The contest is open to all Dalton and Whitfield County high school students and asks applicants to examine a topic connected to racial injustice in the United States, with an emphasis on at least one historical event.

"Essays are good when they relate to the trauma of today," said speaker Beverly Foster.

Whitfield County Community Remembrance Project representative Valerie Silva brought up the 1936 lynching of A.L. McCamy.

"EJI has documented 702 lynchings in the state of Georgia, that's second only to the state of Mississippi," she said.

The Emery Center presentation lasted approximately two hours. Several speakers brought up issues they thought could make for excellent essay material.

Speaker Neill Herring said he was 6 or 7 years old when the Brown v.

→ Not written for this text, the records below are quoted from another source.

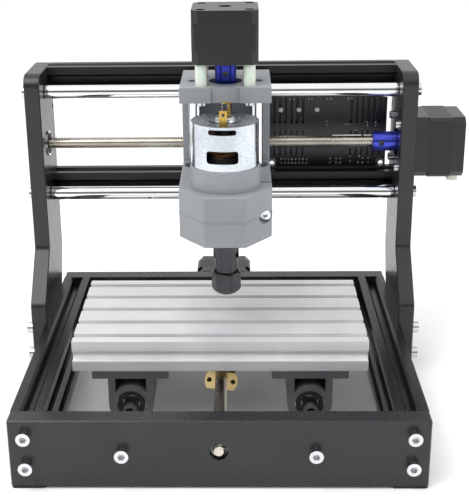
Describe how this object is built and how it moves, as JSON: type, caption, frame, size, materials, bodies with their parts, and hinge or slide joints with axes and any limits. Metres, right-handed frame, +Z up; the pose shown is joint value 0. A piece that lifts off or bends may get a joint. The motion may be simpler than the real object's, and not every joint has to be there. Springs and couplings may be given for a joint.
{
  "type": "cnc router",
  "caption": "Desktop router: a bed slides front to back under a gantry whose carriage crosses sideways and raises a collet spindle, each moved by a lead screw.",
  "frame": {"origin": "on the floor, under the middle of the whole machine's box", "axes": "+X to the machine's right along the gantry, +Y to the back along the bed's travel, +Z up"},
  "size_m": [0.311, 0.279, 0.2666],
  "materials": {
    "phenolic": "satin black machined laminate",
    "black_anodised": "black anodised extrusion",
    "anodised_aluminium": "clear anodised extrusion",
    "chromed_steel": "ground and chromed",
    "stainless": "rolled thread",
    "zinc_steel": "bright zinc",
    "black_oxide": "black oxide",
    "blue_anodised": "blue anodised",
    "brass": "machined",
    "grey_abs": "moulded, fine matt",
    "black_plastic": "moulded",
    "nylon": "natural nylon",
    "motor_black": "black e-coat",
    "magnet": "ferrite",
    "armature": "enamelled windings",
    "circuit_board": "solder mask",
    "rubber": "moulded",
    "white_plastic": "moulded",
    "button_red": "moulded"
  },
  "bodies": {
    "frame": {"front_plate": "phenolic", "rear_plate": "phenolic", "side_beams": "black_anodised", "rubber_feet": "rubber", "upright_left": "phenolic", "upright_right": "phenolic", "crossbars": "black_anodised", "x_rods": "chromed_steel", "y_rods": "chromed_steel", "frame_screws": "zinc_steel", "beam_tee_nuts": "zinc_steel", "ball_bearings": "chromed_steel", "xy_motor_bells": "motor_black", "xy_motor_stacks": "motor_black", "xy_motor_sockets": "white_plastic", "xy_motor_screws": "zinc_steel", "control_board": "circuit_board", "board_hardware": "zinc_steel", "driver_modules": "black_plastic", "board_sockets": "black_plastic", "capacitors": "motor_black"},
    "button": {"power_button": "button_red"},
    "x_drive": {"x_lead_screw": "stainless", "x_coupler": "blue_anodised", "x_motor_rotor": "stainless"},
    "y_drive": {"y_lead_screw": "stainless", "y_coupler": "blue_anodised", "y_motor_rotor": "stainless"},
    "z_drive": {"z_lead_screw": "stainless", "z_coupler": "blue_anodised", "z_motor_rotor": "stainless"},
    "x_carriage": {"carriage_frame": "grey_abs", "x_linear_bearings": "chromed_steel", "x_nut": "brass", "z_rods": "chromed_steel", "z_standoffs": "nylon", "z_motor_screws": "zinc_steel", "z_motor_bells": "motor_black", "z_motor_stack": "motor_black", "z_motor_bearings": "chromed_steel", "z_motor_socket": "white_plastic"},
    "z_slide": {"spindle_holder": "grey_abs", "z_linear_bearings": "chromed_steel", "z_nut": "brass", "holder_screws": "zinc_steel", "spindle_can": "zinc_steel", "spindle_sleeve": "grey_abs", "spindle_cap": "zinc_steel", "spindle_terminals": "brass", "spindle_magnets": "magnet"},
    "spindle": {"spindle_armature": "armature", "chuck_body": "black_oxide", "collet": "zinc_steel", "collet_nut": "black_oxide"},
    "bed": {"bed_plate": "anodised_aluminium", "bearing_blocks": "black_plastic", "y_linear_bearings": "chromed_steel", "y_nut": "brass", "nut_block": "black_plastic", "bed_fasteners": "zinc_steel"}
  },
  "joints": [
    {"name": "x_travel", "type": "slide", "parent": "frame", "child": "x_carriage", "axis": [1, 0, 0], "range_m": [-0.093, 0.067]},
    {"name": "y_travel", "type": "slide", "parent": "frame", "child": "bed", "axis": [0, 1, 0], "range_m": [-0.046, 0.054]},
    {"name": "z_travel", "type": "slide", "parent": "x_carriage", "child": "z_slide", "axis": [0, 0, 1], "range_m": [-0.006, 0.036]},
    {"name": "x_screw_turn", "type": "hinge", "parent": "frame", "child": "x_drive", "pos_m": [-0.0145, 0.0623, 0.1629], "axis": [1, 0, 0], "range_deg": [-3025, 4195]},
    {"name": "y_screw_turn", "type": "hinge", "parent": "frame", "child": "y_drive", "pos_m": [-0.0145, -0.0345, 0.025], "axis": [0, 1, 0], "range_deg": [-2440, 2080]},
    {"name": "z_screw_turn", "type": "hinge", "parent": "x_carriage", "child": "z_drive", "pos_m": [-0.01045, 0.0055, 0.16], "axis": [0, 0, 1], "range_deg": [-1630, 280]},
    {"name": "spindle_spin", "type": "hinge", "parent": "z_slide", "child": "spindle", "pos_m": [-0.01045, -0.041, 0.15], "axis": [0, 0, 1], "continuous": true},
    {"name": "button_press", "type": "slide", "parent": "frame", "child": "button", "axis": [0, -1, 0], "range_m": [0, 0.0015], "stiffness_N_per_m": 400}
  ],
  "couplings": [
    {"joint": "x_screw_turn", "follows": "x_travel", "rad_per_m": -785.4},
    {"joint": "y_screw_turn", "follows": "y_travel", "rad_per_m": -785.4},
    {"joint": "z_screw_turn", "follows": "z_travel", "rad_per_m": -785.4}
  ]
}
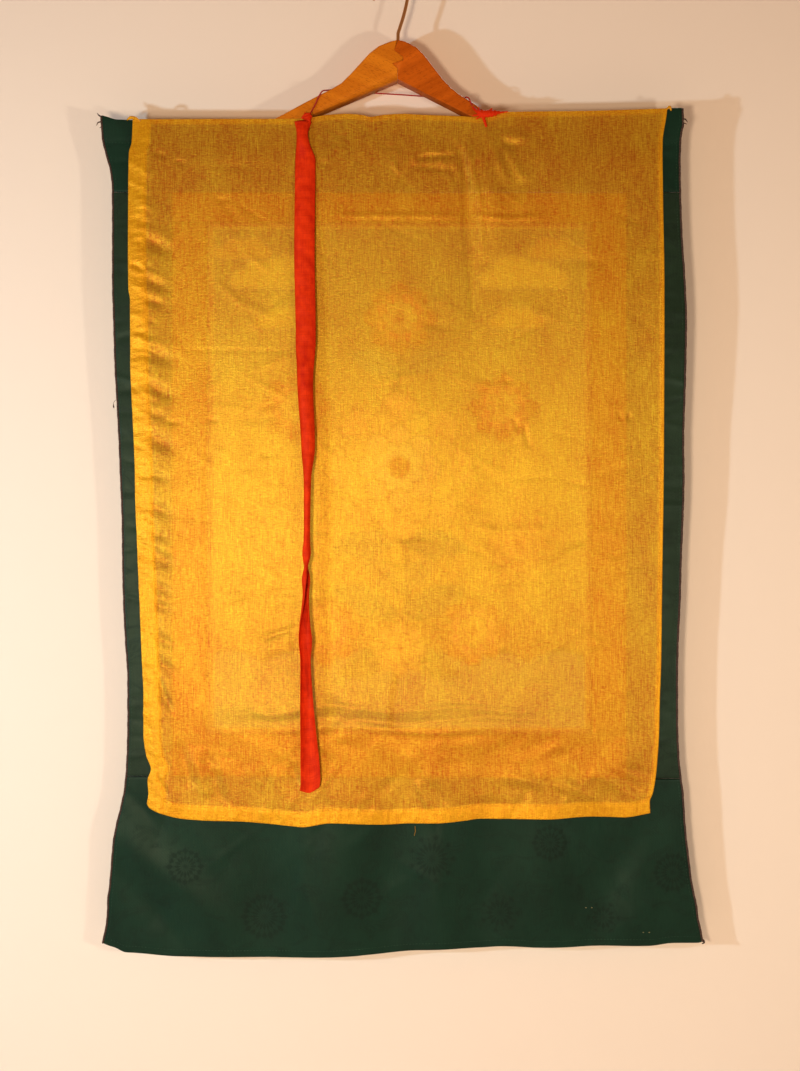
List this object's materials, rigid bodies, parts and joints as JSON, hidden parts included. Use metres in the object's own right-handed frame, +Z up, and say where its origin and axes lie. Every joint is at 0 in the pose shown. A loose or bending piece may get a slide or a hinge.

Board of Education Supreme Court ruling was announced.

"My father, sitting at the table, said 'This had to happen and it's going to happen,'" he recounted. "And my mother said 'It'll never work unless they start in the first grade.'"

Herring said his "vision of the future" was cemented at that very moment.

"Race really controlled our lives in so many ways," he said. "We didn't think about it and that's the most powerful control of all ... it just operates automatically."

Another speaker, Sam Gowin, noted that three Whitfield County representatives attended a secessionist convention in 1861 — two of whom were slave owners.

"The two guys who had people they owned, they voted against secession," he said. "Trying to get into the head of these folks from 150 years ago, it's interesting to me."

During the Civil War, Gowin said the total population of Whitfield County was about 20% Black.

"It's about 3% now," he said. "You wonder what happened to everybody."

At that time, he said Whitfield County had a higher number of enslaved people than its surrounding counties.

That, he said, could largely be attributed to railway access.

"The railroad brought money into this area," he said. "And when you had money, that's what you bought, you bought people."

After the Civil War and well into the first half of the 20th century, he said "racial purges" were constant in the area.

"They would march into town, whip people, kill people sometimes," he said. "And they drove a lot of folks off."

The first documented racially-motivated lynching in Whitfield County, he said, was in 1870.

"These folks almost never did what they were accused of," Gowin said. "What was happening, it wasn't punishing 'the bad guy.' It was intimidating, scaring folks, making sure these Black folks didn't vote 'the wrong way' politically, didn't try to earn too much money."

The specter of persecution and maltreatment referenced by Gowin, however, would continue to linger even 100 years after the Civil War ended.

Parks said he began a four-year stint with the Dalton Police Department beginning in 1972.

"I worked in the sheriff's department from '76 until '80," he said. "I had tried to get on with the state after I left the city, but it was political."

As a Georgia State Patrol trooper, he recounted working in southern Georgia — and an incident in which a woman was adamant that he could not arrest her due to his race.

Even some Rotary members, Rivers said, made efforts to bar him from joining the organization.

"But once I got in, they began to showcase me," he said. "So I went through a lot, I have a lot of stories to tell."

Gowin, a real estate attorney by trade, said the lasting legacy of Jim Crow policies can still be felt today.

"When you look at these old restrictions and covenants on neighborhoods, anything built in the '30s or '40s have got these things — 'this subdivision is for the white race,'" he said. "Those things were enforced for a long time ... if you were trying to learn a trade or save up some money, you're a dirt farmer, that's all you can do."

Rivers discussed the process of school integration, which arrived in Dalton in the late 1960s.

"If you were to go to Dalton High at that time, you would see Blacks together and whites together," he recounted. "They had their own little clusters at that time, but there were no problems."

When Walker County Schools integrated, Foster said there was an assumption that the African American students simply were not as advanced academically as the white students.

"In the segregated school, the teacher knew your parents because they shopped at the same grocery store, they lived in the same community, they went to the same church," she said. "But when we went to the white schools we were flabbergasted because they had a smoking area ... that was a sin in our community unless you were a full-grown adult."

One thing that was abundantly clear, Foster said, was that the white educators had no idea how to instruct their African American students.

"The Black parents didn't feel like they were welcome at the white PTAs until sometime later," she added. "Our parents didn't feel like they had any say-so in the schools, so that made a negative impact."

In some instances, she said the African American teachers at the then-segregated schools actually had higher levels of educational attainment than the instructors at the white schools.

"Some of the white teachers, they didn't care if we learned or not," she said.

Foster, however, said she's encouraged by today's youth.

"They really are trying to get along," she said.

Despite the discrimination and intolerance he faced when he was younger, Parks said he holds no grudges.

"But I tell you, things could be a whole lot better," he told the audience, "if we'd all just work together and put our heads together and put our strife and hatred and bitterness behind us."

Local entries for the essay contest will be accepted through Dec. 1.